--- BEGIN Collected material ---

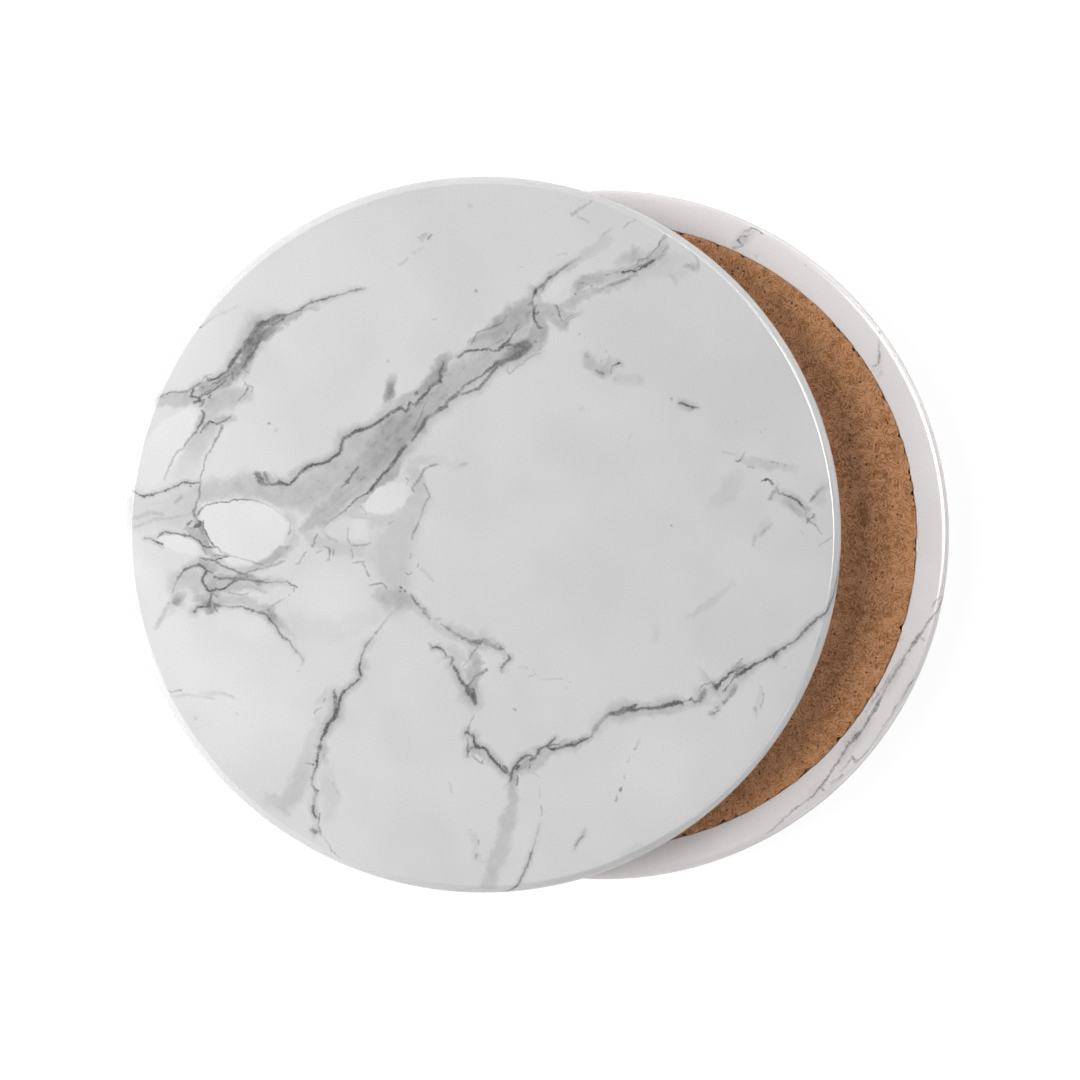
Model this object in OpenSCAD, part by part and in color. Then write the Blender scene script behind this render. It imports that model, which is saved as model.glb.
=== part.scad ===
// Two round drink coasters, lying as a loose pair on a table.
// The lower one lies face down and shows its cork. The upper one lies face up
// on it and has slid to the side, so that both sides of a coaster can be seen.
// Each coaster is a pressed ceramic tile with a shallow recess in its underside,
// a thin sheet of glue on the floor of the recess, and a cork pad on the glue
// that stands a little proud of the tile.
// Frame: +Z up, the table at Z 0, the origin under the middle of the pair.
// The centres of the two coasters lie on the X axis.

/* [Tile] */
// Diameter of a tile at its widest
tile_d = 100; // [60:1:150]
// Thickness of a tile, from its underside to its face
tile_t = 8.7; // [7:0.1:14]
// Radius of the arc that crowns the side of a tile, from the side wall up to the face
crown_r = 3.7; // [3.3:0.1:12]
// Depth below the face at which that arc runs into the side wall
crown_depth = 3; // [1.5:0.1:3.2]
// Radius of the small round where the face meets the crowned side
face_round = 0.4; // [0.1:0.05:0.8]
// Radius of the round where the side wall meets the underside
base_round = 1.4; // [0.5:0.1:2.4]
// Width of the bare ceramic ring round the recess, out to the side wall
ring_w = 5; // [4:0.1:20]
// Radius of the round on the lip of the recess
lip_round = 0.15; // [0.05:0.05:0.25]

/* [Cork] */
// Thickness of a cork pad
cork_t = 2; // [1:0.1:4]
// Height by which the cork stands proud of the tile's underside
cork_proud = 0.3; // [0.1:0.1:0.7]
// Clearance between the edge of the cork and the wall of the recess
cork_gap = 0.2; // [0.1:0.05:1]
// Radius of the round on the edge of the cork that meets the table
cork_round = 0.3; // [0.1:0.05:0.8]

/* [Glue] */
// Thickness of the sheet of glue
glue_t = 0.2; // [0.1:0.05:0.5]
// Distance by which the glue stands back from the edge of the cork
glue_margin = 1; // [0.5:0.1:5]

/* [Pair] */
// Distance between the centres of the two coasters
side_step = 17.3; // [0:0.1:26]

/* [Hidden] */
$fn = 96;

// Steps in each rounded stretch of an outline
arc_steps = 12;

tile_r = tile_d / 2;
recess_r = tile_r - ring_w;
cork_r = recess_r - cork_gap;
glue_r = cork_r - glue_margin;

// Heights in a coaster that stands by itself, on its cork, at height zero
recess_floor = cork_t + glue_t;
coaster_t = cork_proud + tile_t;

// Centre of the crown's arc, and of the small round that blends it into the face
crown_at = [tile_r - crown_r, coaster_t - crown_depth];
face_round_at = [
    crown_at[0] + sqrt(pow(crown_r - face_round, 2) - pow(crown_depth - face_round, 2)),
    coaster_t - face_round
];
// Where the two arcs touch, as an angle above the horizontal
blend_angle = atan2(face_round_at[1] - crown_at[1], face_round_at[0] - crown_at[0]);

// Points of an arc about a centre, from one angle to another
function arc(centre, r, from, to) = [
    for (i = [0 : arc_steps])
        let (a = from + (to - from) * i / arc_steps)
        centre + r * [cos(a), sin(a)]
];

// Half section of a tile: out along the recess floor, down its wall and over the lip,
// out over the ring, up the side, and in over the crown to the face
function tile_outline() = concat(
    [[0, coaster_t], [0, recess_floor], [recess_r, recess_floor]],
    arc([recess_r + lip_round, cork_proud + lip_round], lip_round, 180, 270),
    arc([tile_r - base_round, cork_proud + base_round], base_round, -90, 0),
    arc(crown_at, crown_r, 0, blend_angle),
    arc(face_round_at, face_round, blend_angle, 90)
);

// Half section of a cork pad, rounded where it meets the table
function cork_outline() = concat(
    [[0, cork_t], [0, 0]],
    arc([cork_r - cork_round, cork_round], cork_round, -90, 0),
    [[cork_r, cork_t]]
);

module tile() {
    color("gainsboro")
        rotate_extrude()
            polygon(tile_outline());
}

module glue_sheet() {
    color("ivory")
        translate([0, 0, cork_t])
            cylinder(h = glue_t, r = glue_r);
}

module cork_pad() {
    color("peru")
        rotate_extrude()
            polygon(cork_outline());
}

// The upper coaster stands on its cork on top of the lower one
module as_upper() {
    translate([-side_step / 2, 0, coaster_t])
        children();
}

// The lower coaster is turned over about X, so that its cork faces up
module as_lower() {
    translate([side_step / 2, 0, coaster_t])
        rotate([180, 0, 0])
            children();
}

as_upper() tile();  // upper_tile
as_upper() glue_sheet();  // upper_glue_sheet
as_upper() cork_pad();  // upper_cork_pad
as_lower() tile();  // lower_tile
as_lower() glue_sheet();  // lower_glue_sheet
as_lower() cork_pad();  // lower_cork_pad
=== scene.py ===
# %% [markdown]
# # A pair of marbled coasters with cork pads
# Two round ceramic coasters lie on a pale table and are seen from straight above.
# One lies face up. The other lies under it, turned over, and shows its cork.
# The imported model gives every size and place. This lesson replaces its plain tiles and
# cork pads with finer meshes of the same size, and finishes all of them with node materials.

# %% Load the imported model
import math

import bpy
from mathutils import Matrix, Vector


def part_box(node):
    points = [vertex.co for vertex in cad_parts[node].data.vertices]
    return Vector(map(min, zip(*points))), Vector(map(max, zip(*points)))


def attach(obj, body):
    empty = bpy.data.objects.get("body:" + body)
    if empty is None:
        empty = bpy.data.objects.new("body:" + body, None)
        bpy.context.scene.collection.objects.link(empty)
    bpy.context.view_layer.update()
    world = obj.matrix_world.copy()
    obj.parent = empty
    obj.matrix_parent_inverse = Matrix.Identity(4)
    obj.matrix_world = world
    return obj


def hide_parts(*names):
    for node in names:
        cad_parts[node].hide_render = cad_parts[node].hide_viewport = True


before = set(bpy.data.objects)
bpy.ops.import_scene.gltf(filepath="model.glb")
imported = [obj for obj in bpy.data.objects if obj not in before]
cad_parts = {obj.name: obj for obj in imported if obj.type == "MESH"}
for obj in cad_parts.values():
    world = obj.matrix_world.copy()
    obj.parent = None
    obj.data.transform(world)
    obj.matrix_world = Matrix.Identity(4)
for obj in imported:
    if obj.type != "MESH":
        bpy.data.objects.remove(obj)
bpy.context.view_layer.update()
MM = 0.001

# %% [markdown]
# ## Sizes
# Both coasters are alike, so one set of sizes serves both. They are read off the packed
# nodes, in the frame of a coaster that stands on its cork at height zero. Only the width of
# the bare ring and the radii of the rounded edges are typed in, because a bounding box
# doesn't tell them.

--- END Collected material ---

● **Exercise description**
Restate, word for word and with nothing added, the lines from the first line of the listing through the one where "cork_round = 0.3; // [0.1:0.05:0.8]" stands.

● **Output for this exercise**
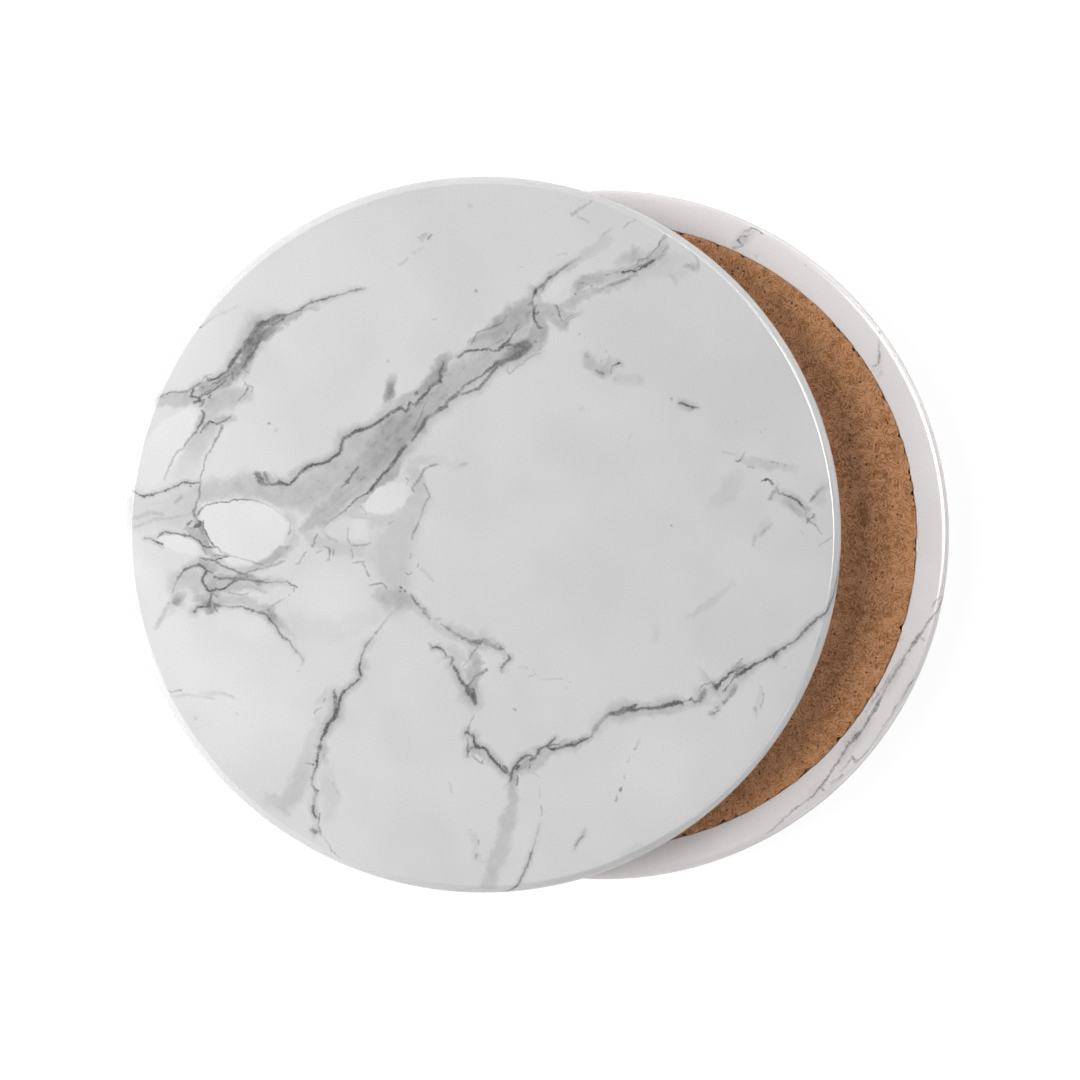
Model this object in OpenSCAD, part by part and in color. Then write the Blender scene script behind this render. It imports that model, which is saved as model.glb.
=== part.scad ===
// Two round drink coasters, lying as a loose pair on a table.
// The lower one lies face down and shows its cork. The upper one lies face up
// on it and has slid to the side, so that both sides of a coaster can be seen.
// Each coaster is a pressed ceramic tile with a shallow recess in its underside,
// a thin sheet of glue on the floor of the recess, and a cork pad on the glue
// that stands a little proud of the tile.
// Frame: +Z up, the table at Z 0, the origin under the middle of the pair.
// The centres of the two coasters lie on the X axis.

/* [Tile] */
// Diameter of a tile at its widest
tile_d = 100; // [60:1:150]
// Thickness of a tile, from its underside to its face
tile_t = 8.7; // [7:0.1:14]
// Radius of the arc that crowns the side of a tile, from the side wall up to the face
crown_r = 3.7; // [3.3:0.1:12]
// Depth below the face at which that arc runs into the side wall
crown_depth = 3; // [1.5:0.1:3.2]
// Radius of the small round where the face meets the crowned side
face_round = 0.4; // [0.1:0.05:0.8]
// Radius of the round where the side wall meets the underside
base_round = 1.4; // [0.5:0.1:2.4]
// Width of the bare ceramic ring round the recess, out to the side wall
ring_w = 5; // [4:0.1:20]
// Radius of the round on the lip of the recess
lip_round = 0.15; // [0.05:0.05:0.25]

/* [Cork] */
// Thickness of a cork pad
cork_t = 2; // [1:0.1:4]
// Height by which the cork stands proud of the tile's underside
cork_proud = 0.3; // [0.1:0.1:0.7]
// Clearance between the edge of the cork and the wall of the recess
cork_gap = 0.2; // [0.1:0.05:1]
// Radius of the round on the edge of the cork that meets the table
cork_round = 0.3; // [0.1:0.05:0.8]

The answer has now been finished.